6. Une politique financière et économique de guerre.
La politique financière doit être fondée sur le principe « Que celui qui a de l’argent donne de l’argent », et sur la confiscation des biens des traîtres, afin de subvenir aux dépenses de guerre. La politique économique doit consister à réorganiser et à élargir la production destinée à la défense nationale, à développer l’économie rurale et à assurer l’approvisionnement par ses propres forces pour les produits nécessaires en temps de guerre. Il faut favoriser les marchandises chinoises, améliorer la qualité des produits locaux, prohiber rigoureusement les marchandises japonaises, sévir contre les trafiquants et combattre les manœuvres spéculatives de toutes sortes.
7. Améliorer les conditions de vie du peuple.
Améliorer les conditions des ouvriers, des employés, des enseignants ainsi que celles des militaires qui participent à la Guerre de Résistance.
Accorder un traitement de faveur aux familles des militaires qui combattent les envahisseurs japonais.
Supprimer les impôts exorbitants et les taxes multiples.
Réduire les fermages et le taux d’intérêt des prêts.
Secourir les chômeurs.
Régulariser l’approvisionnement en grain.
Aider les victimes des calamités naturelles.
8. Une politique d’éducation au service de la résistance au Japon.
Abolir l’ancien système d’enseignement et les anciens programmes, introduire un nouveau système et de nouveaux programmes orientés vers la résistance au Japon pour le salut de la patrie.
9. Liquider les traîtres et les éléments projaponais, consolider l’arrière.

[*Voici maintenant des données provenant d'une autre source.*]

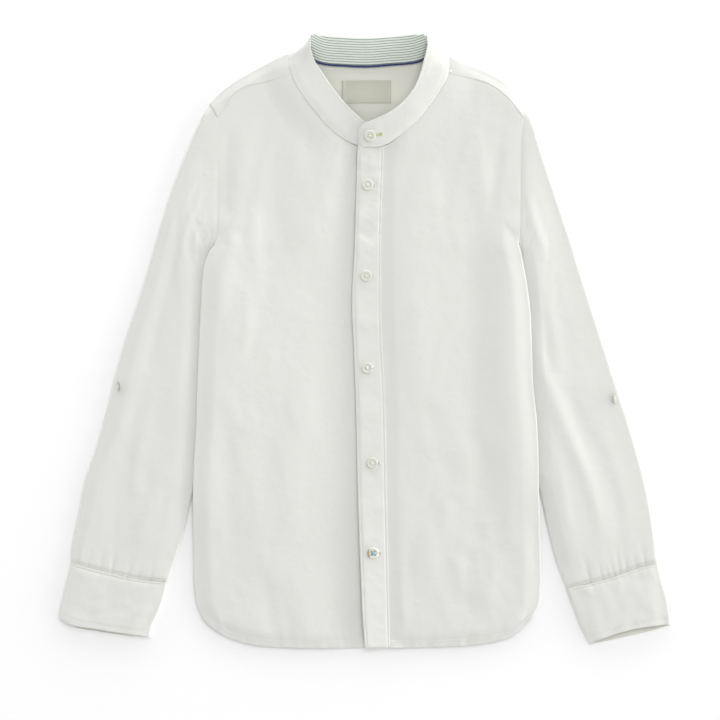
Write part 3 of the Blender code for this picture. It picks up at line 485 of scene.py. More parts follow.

10. Réaliser l’union nationale contre le Japon.
Sur la base de la coopération du Kuomintang et du Parti communiste, créer un front uni national antijaponais englobant tous les partis et groupements politiques, tous les milieux et toutes les forces armées du pays, pour diriger la Guerre de Résistance et faire face à la crise nationale dans un véritable élan de solidarité.
D. Il faut rejeter la politique qui confie la résistance au gouvernement seul et mettre en œuvre celle qui oppose au Japon la résistance générale de la nation. Le gouvernement doit s’unir avec le peuple, faire revivre dans toute son intégrité l’esprit révolutionnaire du Dr Sun Yat-sen, mettre en œuvre le Programme en dix points exposé ci-dessus et combattre pour remporter une victoire complète. Le Parti communiste chinois, les masses populaires et les forces armées qu’il dirige sont décidés, en appliquant ce Programme, à se tenir en première ligne dans la Guerre de Résistance et à défendre la patrie jusqu’à la dernière goutte de leur sang. En vertu de la politique qu’il a toujours soutenue, le Parti communiste chinois est prêt à combattre sur le même front avec le Kuomintang et les autres partis et groupements politiques du pays, et à former avec eux, la main dans la main, une Grande Muraille indestructible, le front uni national, afin de vaincre les infâmes agresseurs japonais et de lutter pour une Chine nouvelle, une Chine indépendante, libre et heureuse. Pour atteindre ce but, il est indispensable de combattre résolument les théories de compromis et de capitulation des traîtres à la nation, ainsi que le défaitisme national qui considère l’envahisseur japonais comme invincible. Le Parti communiste chinois a la ferme conviction que la réalisation du Programme en dix points assurera la victoire sur les agresseurs japonais. Que nos 450 millions de compatriotes joignent leurs efforts, et la victoire finale appartiendra à la nation chinoise!
A bas l’impérialisme japonais!
Vive la guerre révolutionnaire nationale!
Vive la Chine nouvelle, indépendante, libre et heureuse!